--- begin GIVEN INFORMATION ---
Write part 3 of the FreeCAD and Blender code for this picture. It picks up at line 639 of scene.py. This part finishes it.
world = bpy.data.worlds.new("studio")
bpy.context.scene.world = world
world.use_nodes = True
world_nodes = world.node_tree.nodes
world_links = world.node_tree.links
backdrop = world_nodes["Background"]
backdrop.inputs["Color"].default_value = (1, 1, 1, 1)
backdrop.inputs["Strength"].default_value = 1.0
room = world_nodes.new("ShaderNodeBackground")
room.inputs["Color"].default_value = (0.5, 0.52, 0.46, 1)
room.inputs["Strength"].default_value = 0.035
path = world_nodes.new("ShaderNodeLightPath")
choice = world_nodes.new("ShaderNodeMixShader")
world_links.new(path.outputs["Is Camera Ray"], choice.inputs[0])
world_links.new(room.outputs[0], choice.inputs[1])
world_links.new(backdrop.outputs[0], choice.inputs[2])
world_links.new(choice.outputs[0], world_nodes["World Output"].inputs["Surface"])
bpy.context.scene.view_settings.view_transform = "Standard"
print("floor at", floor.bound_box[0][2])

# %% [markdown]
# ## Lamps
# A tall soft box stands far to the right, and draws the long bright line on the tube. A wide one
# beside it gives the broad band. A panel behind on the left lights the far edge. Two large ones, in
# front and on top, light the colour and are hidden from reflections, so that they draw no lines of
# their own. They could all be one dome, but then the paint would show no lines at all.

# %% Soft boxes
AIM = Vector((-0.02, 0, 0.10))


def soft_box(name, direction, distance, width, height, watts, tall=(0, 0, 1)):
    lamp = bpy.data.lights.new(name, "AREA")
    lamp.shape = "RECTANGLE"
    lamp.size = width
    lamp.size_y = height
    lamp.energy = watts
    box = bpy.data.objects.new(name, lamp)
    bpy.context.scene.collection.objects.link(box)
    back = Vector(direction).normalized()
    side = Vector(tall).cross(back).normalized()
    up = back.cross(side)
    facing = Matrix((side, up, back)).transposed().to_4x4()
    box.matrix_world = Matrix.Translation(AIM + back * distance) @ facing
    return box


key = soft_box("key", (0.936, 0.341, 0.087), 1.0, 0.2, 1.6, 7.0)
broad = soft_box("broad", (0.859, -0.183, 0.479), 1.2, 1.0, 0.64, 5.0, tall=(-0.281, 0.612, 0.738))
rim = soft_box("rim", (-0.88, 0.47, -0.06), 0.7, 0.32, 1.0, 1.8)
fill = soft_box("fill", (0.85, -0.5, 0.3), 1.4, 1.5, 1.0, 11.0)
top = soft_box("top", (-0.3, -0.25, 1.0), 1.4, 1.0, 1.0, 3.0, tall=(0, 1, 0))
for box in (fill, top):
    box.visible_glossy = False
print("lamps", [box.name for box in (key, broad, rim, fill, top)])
--- end GIVEN INFORMATION ---
■ REQUIREMENTS
Return every line in the listing that contains the word "scene".

■ EXPECTED OUTPUT
Write part 3 of the FreeCAD and Blender code for this picture. It picks up at line 639 of scene.py. This part finishes it.
bpy.context.scene.world = world
bpy.context.scene.view_settings.view_transform = "Standard"
    bpy.context.scene.collection.objects.link(box)